Il cinema visionario di Werner Herzog trova un potente alleato nella musica dei Popol Vuh, che firmano una mezza dozzina di colonne sonore per i suoi film. "Aguirre" è la prima collaborazione tra il gruppo di Florian Fricke e il regista tedesco, ma questo album non è una colonna sonora vera e propria perché soltanto due brani ("Aguirre I" e "Aguirre II") vengono usati nel film, mentre gli altri provengono da varie sessioni di registrazione effettuate nel periodo 1972-1974. Il film di Herzog (Aguirre, furore di Dio) esce infatti nel 1972, questo album è invece del 1975.

Nei sei minuti del brano di apertura, "Aguirre I", siamo proiettati all'improvviso in un clima magico e misterioso, carico di un senso di struggente attesa, evocato da due coppie di note ripetute su uno sfondo di accordi: presenti, questi ultimi, anche nella seconda metà del brano, su cui si innestano le tastiere di Fricke in un meditabondo assolo.

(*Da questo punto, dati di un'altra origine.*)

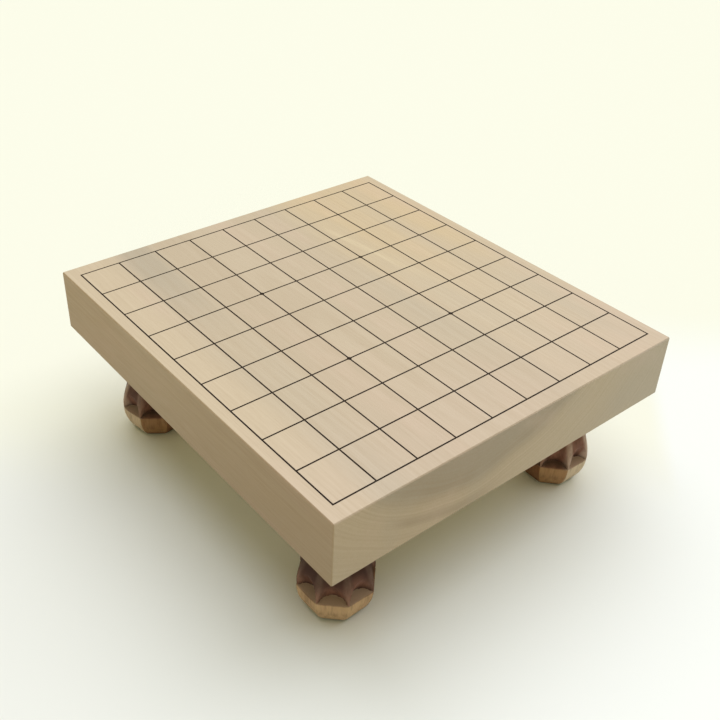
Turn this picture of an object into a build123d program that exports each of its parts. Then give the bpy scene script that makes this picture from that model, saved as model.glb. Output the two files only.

Questo pezzo riassume alla perfezione l'atteggiamento contemplativo del gruppo tedesco e rimane come uno degli episodi più puri e significativi della loro intera discografia.

"Aguirre II" riprende all'inizio il clima del suo predecessore per poi cedere il passo alla chitarra acustica di Daniel Fichelscher, in funzione di accompagnamento ritmico, e a successivi soli di chitarra elettrica. Il lato A del disco in vinile comprendeva anche due tracce ("Morgengruss II" e "Agnus Dei") che sono versioni appena diverse da quelle presenti in "Einsjäger & Siebenjäger" del 1974.

Ma è ascoltando il brano di chiusura dell'album, il lungo "Vergegenwärtigung", che ci troviamo di fronte a una nuova sorpresa: quasi 17 minuti di musica che sembrano usciti dal primo periodo del gruppo, cioè da lavori come "Affenstunde" (soprattutto) e "In Den Gärten Pharaos". In questo caso il brano disegna un oscuro paesaggio sonoro realizzato da Fricke con le sonorità più cupe che riesce a cavare dal suo Moog; un pezzo lunare, di glaciale immobilità, animato di tanto in tanto da onde argentee che si frangono su una riva ignota e invisibile.

Ed è proprio in virtù delle sue diverse anime stilistiche che "Aguirre" ben rappresenta la natura erratica ed errabonda e l'ispirazione eclettica e multiforme dei Popol Vuh.